• _What the task asks_
Write out the data below in full. Keep it exact.

• _Material supplied_
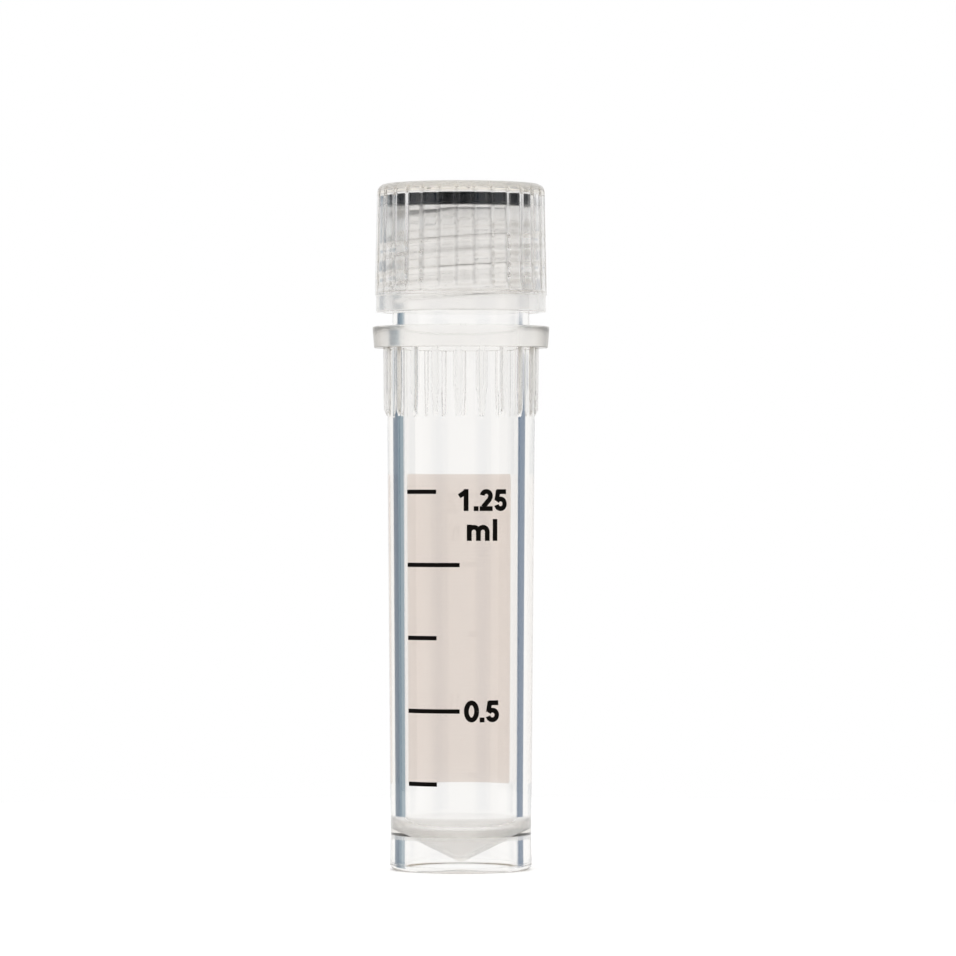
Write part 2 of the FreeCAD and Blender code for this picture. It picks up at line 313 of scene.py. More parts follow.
# %% Helpers that place, fade and move points
def place_on_shell(tree):
    """Place, radius and angle of the point that a tree is working on."""
    position = tree.nodes.new("GeometryNodeInputPosition")
    x, y, z = add(tree, "ShaderNodeSeparateXYZ", Vector=position.outputs[0]).outputs
    return x, y, z, from_axis(tree, x, y), calc(tree, "ARCTAN2", y, x)


def ramp(tree, value, start, end):
    """0 below start, 1 above end and straight between them."""
    return calc(tree, "DIVIDE", minus(tree, value, start), minus(tree, end, start), clamp=True)


def rounded(tree, flat, share):
    """A straight flank, eased at both ends by a share from 0 to 1."""
    smooth = times(tree, flat, flat, minus(tree, 3.0, times(tree, flat, 2.0)))
    return calc(tree, "ADD", flat, times(tree, minus(tree, smooth, flat), share))


def move_marked(tree, source, x, y, radius, height, label):
    """Moves the marked points out or in by a height, and ends the tree."""
    given = source.outputs
    mark = add(tree, "GeometryNodeInputNamedAttribute", Name=label)
    amount = times(tree, height, mark.outputs[0], given["Side"])
    share = calc(tree, "DIVIDE", amount, radius)
    move = add(tree, "ShaderNodeCombineXYZ", X=times(tree, x, share), Y=times(tree, y, share))
    moved = add(tree, "GeometryNodeSetPosition", Geometry=given["Shell"], Offset=move.outputs[0])
    finish_tree(tree, source, moved.outputs[0])


print("helpers on the shell: place_on_shell, ramp, rounded, move_marked")

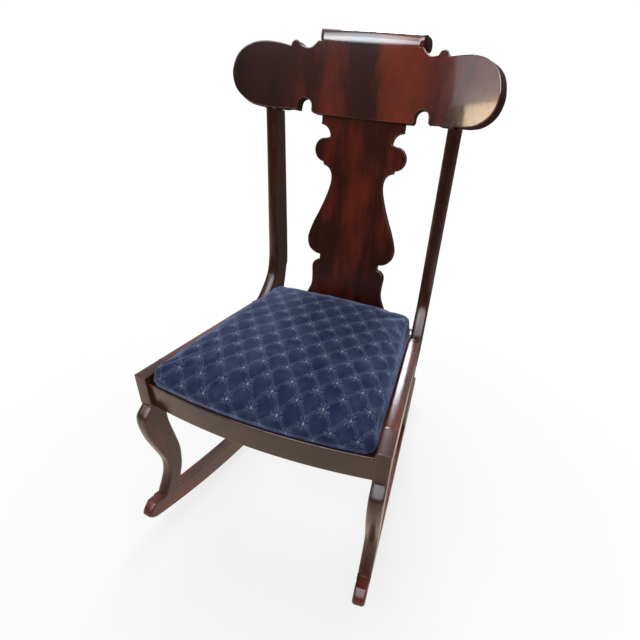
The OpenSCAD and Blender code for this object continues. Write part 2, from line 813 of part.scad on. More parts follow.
// The seat frame's plan under the cover, cut into its members
slip_front_end = slip_w - bow_out;
slip_back_start = seat_back_y - slip_w;
module slip_member(from, to, hollow) {
  color(pale_wood)
    in_seat()
      translate([0, 0, slip_z])
        difference() {
          linear_extrude(slip_t)
            difference() {
              intersection() {
                polygon(seat_loop(cover_t));
                translate([hollow == 0 ? -seat_w / 2 : min(hollow, 0) * seat_w / 2, from])
                  square([hollow == 0 ? seat_w : seat_w / 2, to - from]);
              }
              if (hollow != 0)
                polygon([for (q = [[1, from - 1], [1, to + 1], [-1, to + 1], [-1, from - 1]])
                  [q[0] * inner_x(q[1], seat_gap + cover_t + slip_w), q[1]]]);
            }
          tack_places()
            translate([0, 0, -1])
              cylinder(r = tack_r, h = tack_l + 1, $fn = round_fn);
        }
}
module slip_frame_front() {
  slip_member(-past, slip_front_end, 0);
}
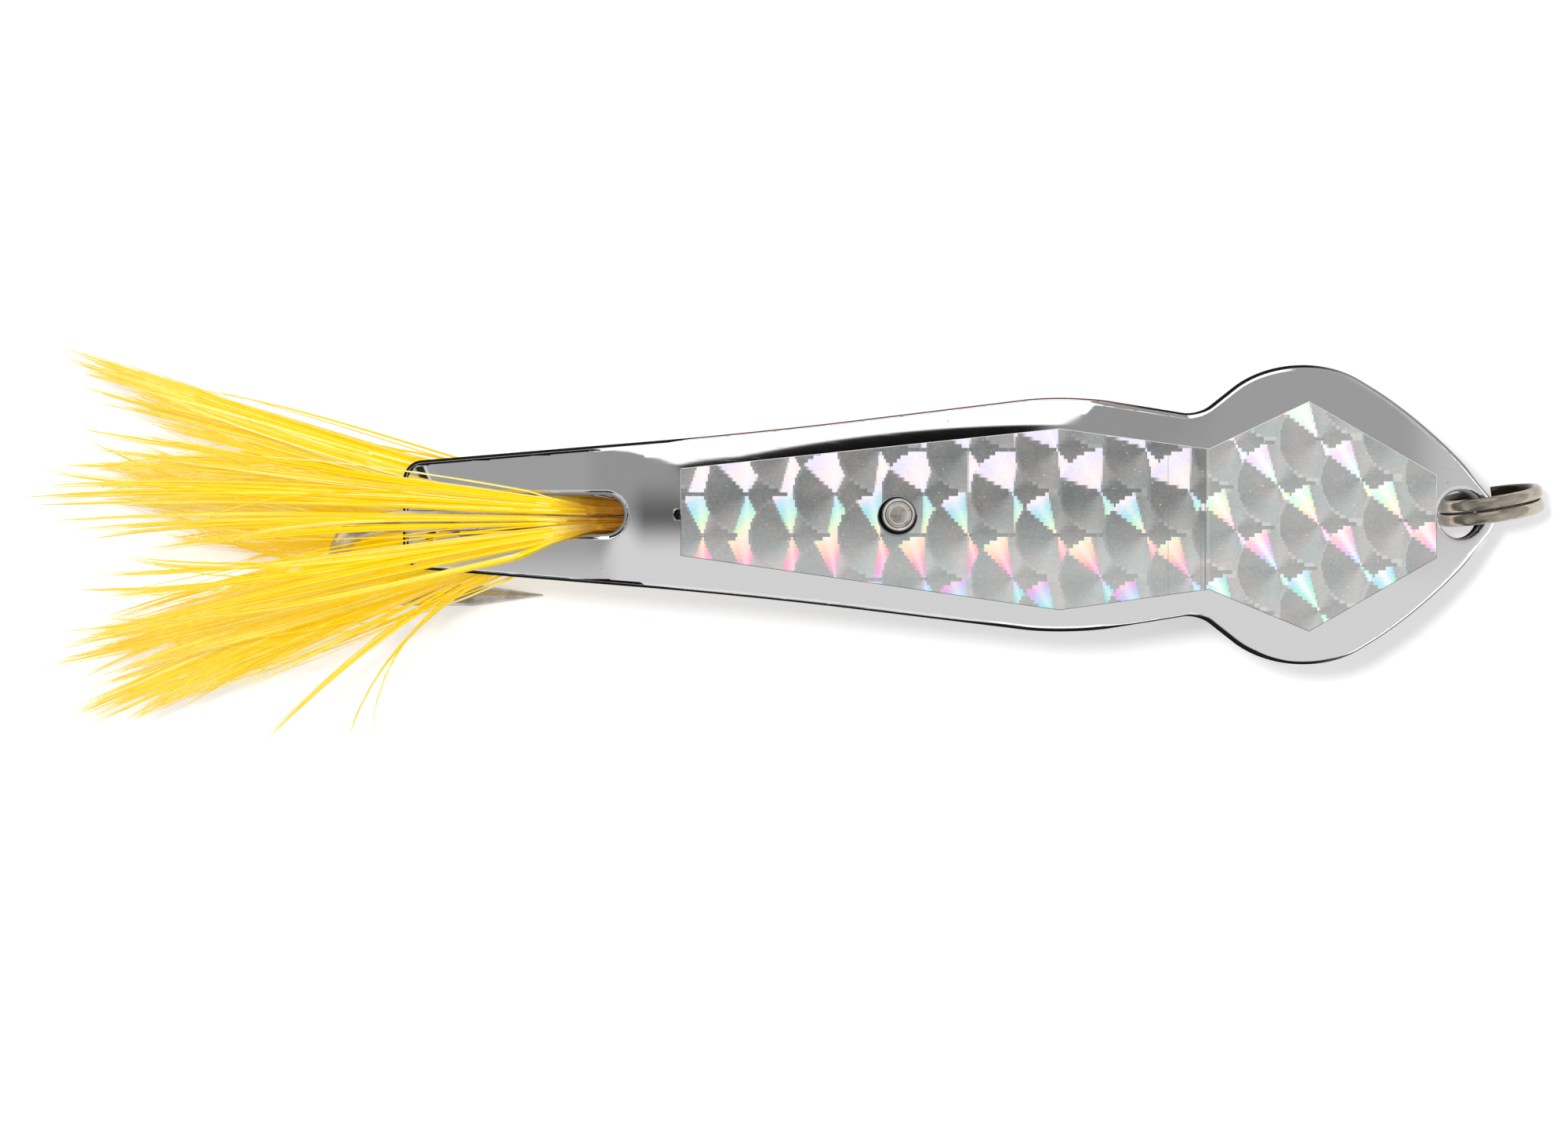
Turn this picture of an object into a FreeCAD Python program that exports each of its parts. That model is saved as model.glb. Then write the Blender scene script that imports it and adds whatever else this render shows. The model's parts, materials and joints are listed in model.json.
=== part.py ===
"""A chromed trolling spoon with a fixed, feather-dressed hook and a split ring at the nose.

Millimetres, nose towards +X, front face up (+Z). Every piece is made in the blade's own
frame, with the rivet at the origin and the blade's front face at z = 0 there. One stance
then lays the lure down on its hook and its split ring, with the middle of its box at x = y = 0.
"""
import FreeCAD, Part
import math
import os

Vec = FreeCAD.Vector
X_AXIS, Y_AXIS, Z_AXIS = Vec(1, 0, 0), Vec(0, 1, 0), Vec(0, 0, 1)

# ---- blade: a stamped plate, bent down at the tail, at the head and at the nose
plate = 1.2
edge_round = 0.3
tail_x = -40.2
tail_half = 4.3
tail_corner_r = 1.6
side_x = -12.0
side_half = 6.6
side_r = 400.0
belly_x = 13.7
belly_half = 9.75
belly_r = 25.0
neck_x = 24.2
neck_half = 8.05
neck_r = 2.7
shoulder_x = 32.0
shoulder_half = 13.87
shoulder_r = 9.5
cheek_x = 42.85
cheek_half = 7.56
cheek_r = 33.0
nose_x = 49.4
nose_r = 2.4

middle_r = 1500.0
tail_bend_at = 20.5
tail_bend_len = 5.0
head_bend_at = 15.0
head_bend_len = 8.0
head_bend_deg = 6.0
nose_bend_at = 40.5
nose_bend_len = 6.0
nose_bend_deg = 24.0
curl_at = 37.2
curl_len = 3.0
curl_deg = 12.0
crown = 0.8
crown_from = -22.0
crown_to = 27.0
crown_ramp = 9.0

slot_from = -22.2
slot_to = -36.4
slot_side_gap = 0.68
slot_end_round = 0.98
nose_hole_at = nose_x - 3.8
nose_hole_r = 1.9
dimple_at = -17.75
dimple_r = 0.45
dimple_deep = 0.25

# ---- tape: a die-cut decal, laid by hand a little askew
tape = 0.12
tape_from_slot = 4.55
tape_left_in_top, tape_left_in_low = 2.86, 3.27
tape_waist_back = 0.7
tape_waist_in_top, tape_waist_in_low = 2.53, 2.02
tape_neck_ahead = 0.9
tape_neck_in_top, tape_neck_in_low = 2.72, 1.99
tape_peak_ahead = 1.25
tape_peak_in_top, tape_peak_in_low = 4.68, 4.41
tape_right_in_top, tape_right_in_low = 4.35, 4.06
tape_hole_gap = 0.19
tape_from_hole = 0.05
tape_hole_off = -0.12

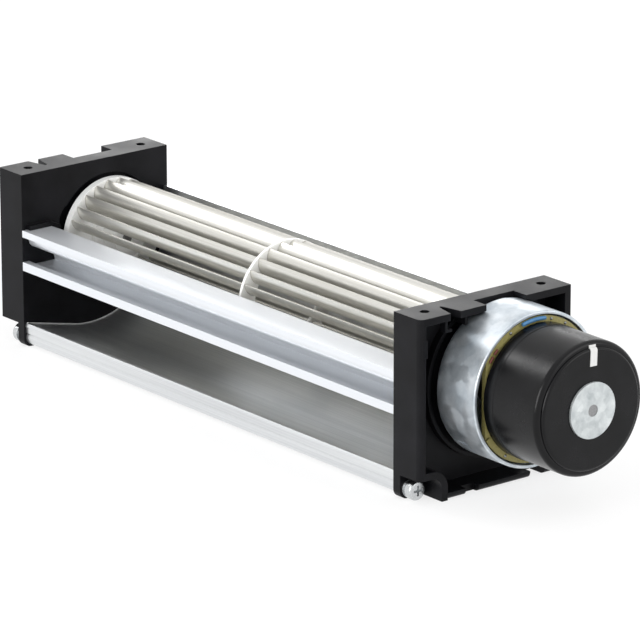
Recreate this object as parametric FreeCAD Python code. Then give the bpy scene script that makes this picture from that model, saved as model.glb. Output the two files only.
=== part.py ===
import FreeCAD, Part
import math
import os

# Tangential blower: a long cross flow impeller turns between two black side plates, over an aluminium
# scroll and behind an aluminium stabiliser, and an external rotor motor drives it from the right plate.
# Millimetres. X runs along the impeller towards the motor, Y from the outlet side to the back, Z up.
# The origin is the middle of the whole blower's underside. Places across the blower are given as
# "back", measured behind the front faces of the plates, and "height", measured above the underside.

V = FreeCAD.Vector
LEFT = -1
RIGHT = 1

# Side plates
INNER_LENGTH = 152.7
PLATE_HEIGHT = 47.0
PLATE_DEPTH = 47.4
PLATE_WEB = 2.6
TRAY_REACH = 10.0
RIM_WALL = 1.8
LEFT_RIM_CORNER = 0.4
RIGHT_RIM_CORNER = 1.5
LUG_CORNER = 2.2

# Cut-outs in the rims of the side plates
MOUNT_HOLE_RADIUS = 1.2
MOUNT_HOLE_REACH = 4.8
MOUNT_HOLE_BACK = 5.6
MOUNT_HOLE_TO_REAR = 5.1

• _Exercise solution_
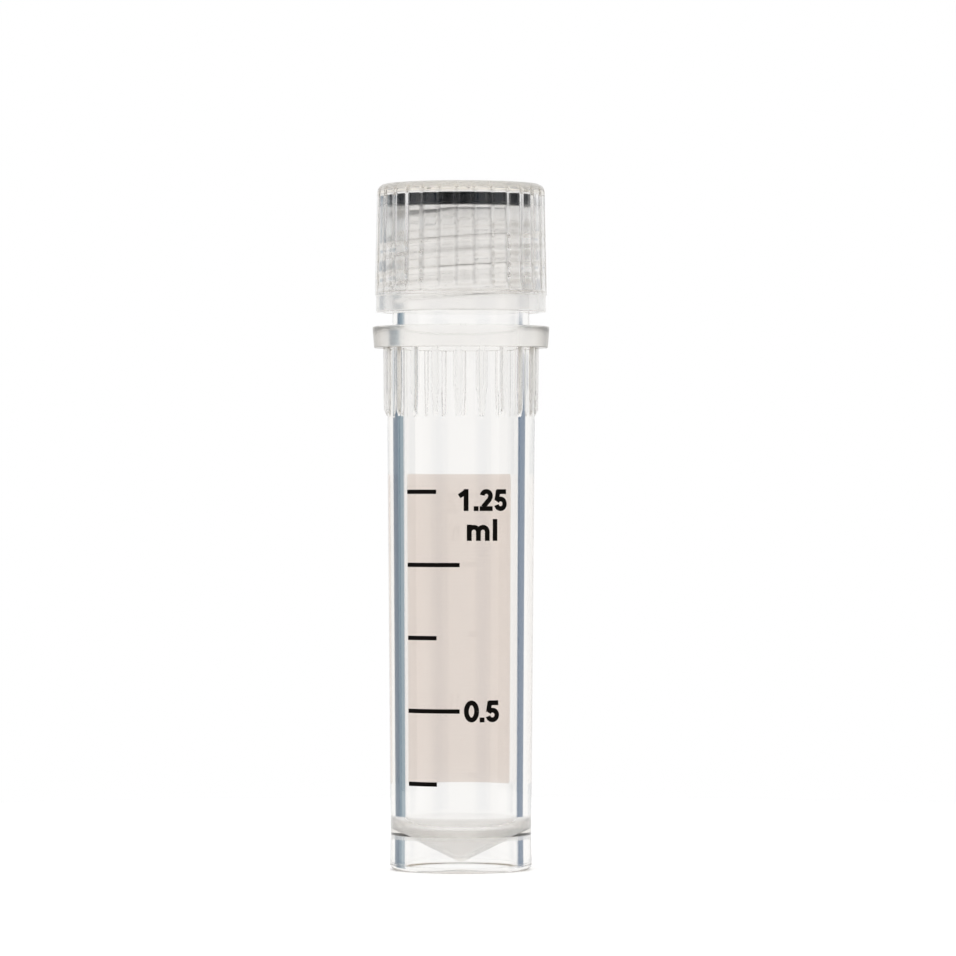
Write part 2 of the FreeCAD and Blender code for this picture. It picks up at line 313 of scene.py. More parts follow.
# %% Helpers that place, fade and move points
def place_on_shell(tree):
    """Place, radius and angle of the point that a tree is working on."""
    position = tree.nodes.new("GeometryNodeInputPosition")
    x, y, z = add(tree, "ShaderNodeSeparateXYZ", Vector=position.outputs[0]).outputs
    return x, y, z, from_axis(tree, x, y), calc(tree, "ARCTAN2", y, x)


def ramp(tree, value, start, end):
    """0 below start, 1 above end and straight between them."""
    return calc(tree, "DIVIDE", minus(tree, value, start), minus(tree, end, start), clamp=True)


def rounded(tree, flat, share):
    """A straight flank, eased at both ends by a share from 0 to 1."""
    smooth = times(tree, flat, flat, minus(tree, 3.0, times(tree, flat, 2.0)))
    return calc(tree, "ADD", flat, times(tree, minus(tree, smooth, flat), share))


def move_marked(tree, source, x, y, radius, height, label):
    """Moves the marked points out or in by a height, and ends the tree."""
    given = source.outputs
    mark = add(tree, "GeometryNodeInputNamedAttribute", Name=label)
    amount = times(tree, height, mark.outputs[0], given["Side"])
    share = calc(tree, "DIVIDE", amount, radius)
    move = add(tree, "ShaderNodeCombineXYZ", X=times(tree, x, share), Y=times(tree, y, share))
    moved = add(tree, "GeometryNodeSetPosition", Geometry=given["Shell"], Offset=move.outputs[0])
    finish_tree(tree, source, moved.outputs[0])


print("helpers on the shell: place_on_shell, ramp, rounded, move_marked")

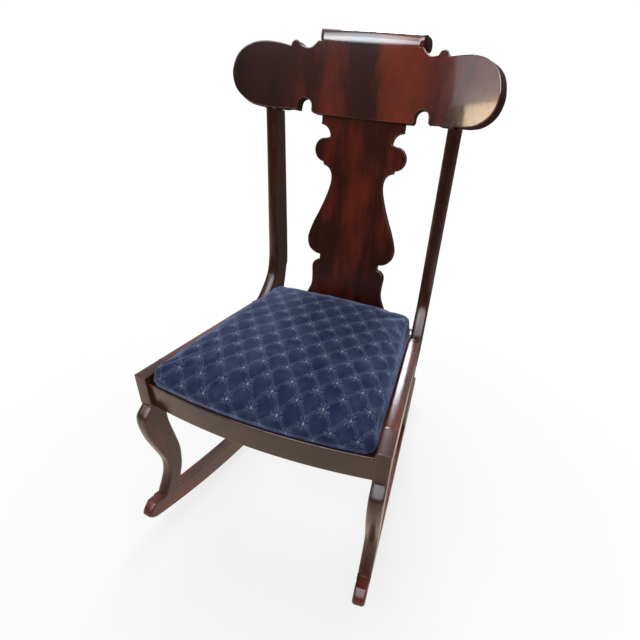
The OpenSCAD and Blender code for this object continues. Write part 2, from line 813 of part.scad on. More parts follow.
// The seat frame's plan under the cover, cut into its members
slip_front_end = slip_w - bow_out;
slip_back_start = seat_back_y - slip_w;
module slip_member(from, to, hollow) {
  color(pale_wood)
    in_seat()
      translate([0, 0, slip_z])
        difference() {
          linear_extrude(slip_t)
            difference() {
              intersection() {
                polygon(seat_loop(cover_t));
                translate([hollow == 0 ? -seat_w / 2 : min(hollow, 0) * seat_w / 2, from])
                  square([hollow == 0 ? seat_w : seat_w / 2, to - from]);
              }
              if (hollow != 0)
                polygon([for (q = [[1, from - 1], [1, to + 1], [-1, to + 1], [-1, from - 1]])
                  [q[0] * inner_x(q[1], seat_gap + cover_t + slip_w), q[1]]]);
            }
          tack_places()
            translate([0, 0, -1])
              cylinder(r = tack_r, h = tack_l + 1, $fn = round_fn);
        }
}
module slip_frame_front() {
  slip_member(-past, slip_front_end, 0);
}
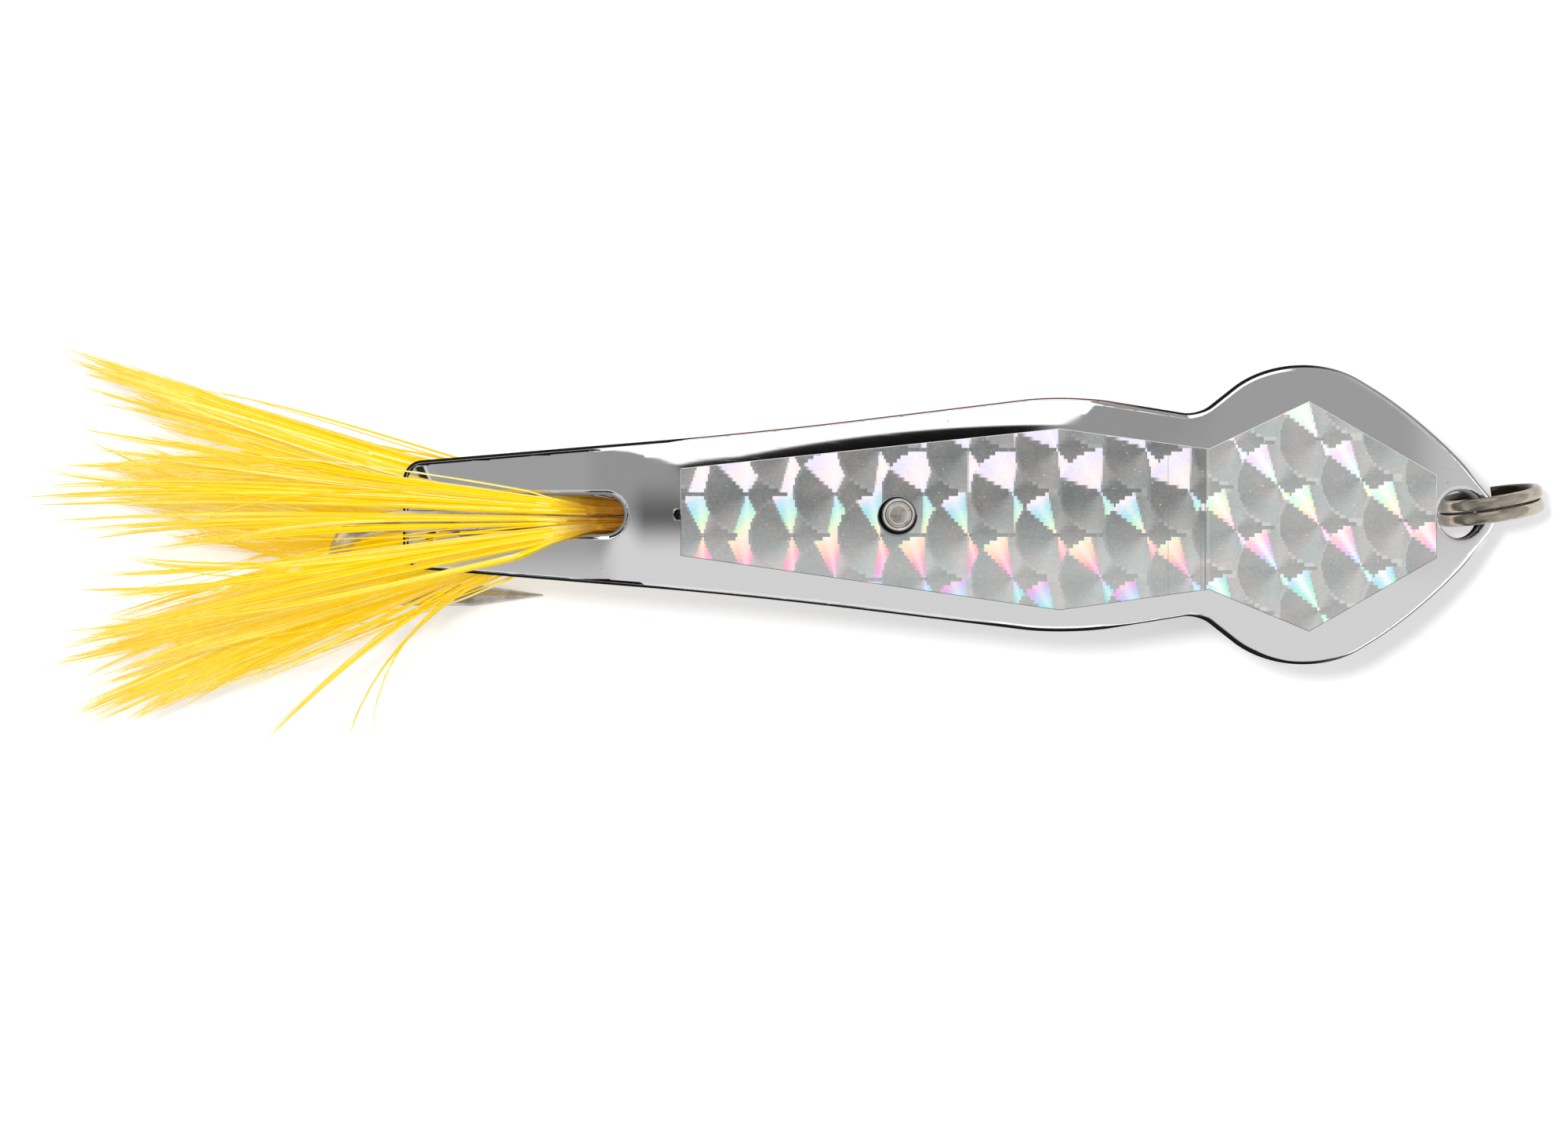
Turn this picture of an object into a FreeCAD Python program that exports each of its parts. That model is saved as model.glb. Then write the Blender scene script that imports it and adds whatever else this render shows. The model's parts, materials and joints are listed in model.json.
=== part.py ===
"""A chromed trolling spoon with a fixed, feather-dressed hook and a split ring at the nose.

Millimetres, nose towards +X, front face up (+Z). Every piece is made in the blade's own
frame, with the rivet at the origin and the blade's front face at z = 0 there. One stance
then lays the lure down on its hook and its split ring, with the middle of its box at x = y = 0.
"""
import FreeCAD, Part
import math
import os

Vec = FreeCAD.Vector
X_AXIS, Y_AXIS, Z_AXIS = Vec(1, 0, 0), Vec(0, 1, 0), Vec(0, 0, 1)

# ---- blade: a stamped plate, bent down at the tail, at the head and at the nose
plate = 1.2
edge_round = 0.3
tail_x = -40.2
tail_half = 4.3
tail_corner_r = 1.6
side_x = -12.0
side_half = 6.6
side_r = 400.0
belly_x = 13.7
belly_half = 9.75
belly_r = 25.0
neck_x = 24.2
neck_half = 8.05
neck_r = 2.7
shoulder_x = 32.0
shoulder_half = 13.87
shoulder_r = 9.5
cheek_x = 42.85
cheek_half = 7.56
cheek_r = 33.0
nose_x = 49.4
nose_r = 2.4

middle_r = 1500.0
tail_bend_at = 20.5
tail_bend_len = 5.0
head_bend_at = 15.0
head_bend_len = 8.0
head_bend_deg = 6.0
nose_bend_at = 40.5
nose_bend_len = 6.0
nose_bend_deg = 24.0
curl_at = 37.2
curl_len = 3.0
curl_deg = 12.0
crown = 0.8
crown_from = -22.0
crown_to = 27.0
crown_ramp = 9.0

slot_from = -22.2
slot_to = -36.4
slot_side_gap = 0.68
slot_end_round = 0.98
nose_hole_at = nose_x - 3.8
nose_hole_r = 1.9
dimple_at = -17.75
dimple_r = 0.45
dimple_deep = 0.25

# ---- tape: a die-cut decal, laid by hand a little askew
tape = 0.12
tape_from_slot = 4.55
tape_left_in_top, tape_left_in_low = 2.86, 3.27
tape_waist_back = 0.7
tape_waist_in_top, tape_waist_in_low = 2.53, 2.02
tape_neck_ahead = 0.9
tape_neck_in_top, tape_neck_in_low = 2.72, 1.99
tape_peak_ahead = 1.25
tape_peak_in_top, tape_peak_in_low = 4.68, 4.41
tape_right_in_top, tape_right_in_low = 4.35, 4.06
tape_hole_gap = 0.19
tape_from_hole = 0.05
tape_hole_off = -0.12

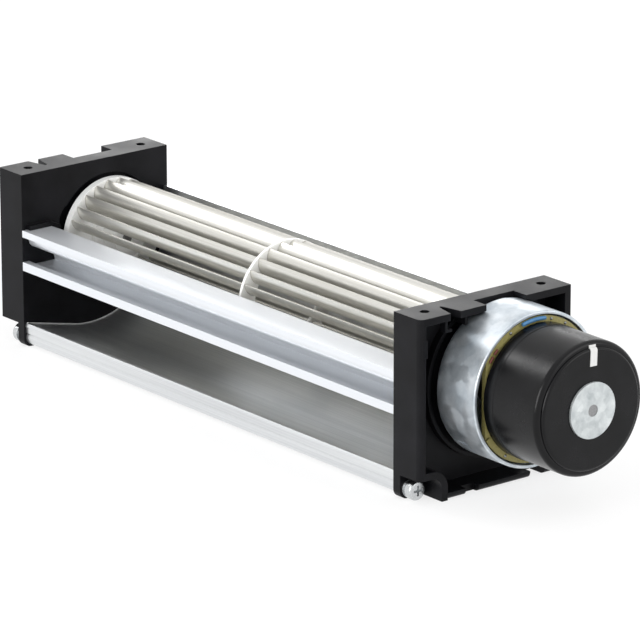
Recreate this object as parametric FreeCAD Python code. Then give the bpy scene script that makes this picture from that model, saved as model.glb. Output the two files only.
=== part.py ===
import FreeCAD, Part
import math
import os

# Tangential blower: a long cross flow impeller turns between two black side plates, over an aluminium
# scroll and behind an aluminium stabiliser, and an external rotor motor drives it from the right plate.
# Millimetres. X runs along the impeller towards the motor, Y from the outlet side to the back, Z up.
# The origin is the middle of the whole blower's underside. Places across the blower are given as
# "back", measured behind the front faces of the plates, and "height", measured above the underside.

V = FreeCAD.Vector
LEFT = -1
RIGHT = 1

# Side plates
INNER_LENGTH = 152.7
PLATE_HEIGHT = 47.0
PLATE_DEPTH = 47.4
PLATE_WEB = 2.6
TRAY_REACH = 10.0
RIM_WALL = 1.8
LEFT_RIM_CORNER = 0.4
RIGHT_RIM_CORNER = 1.5
LUG_CORNER = 2.2

# Cut-outs in the rims of the side plates
MOUNT_HOLE_RADIUS = 1.2
MOUNT_HOLE_REACH = 4.8
MOUNT_HOLE_BACK = 5.6
MOUNT_HOLE_TO_REAR = 5.1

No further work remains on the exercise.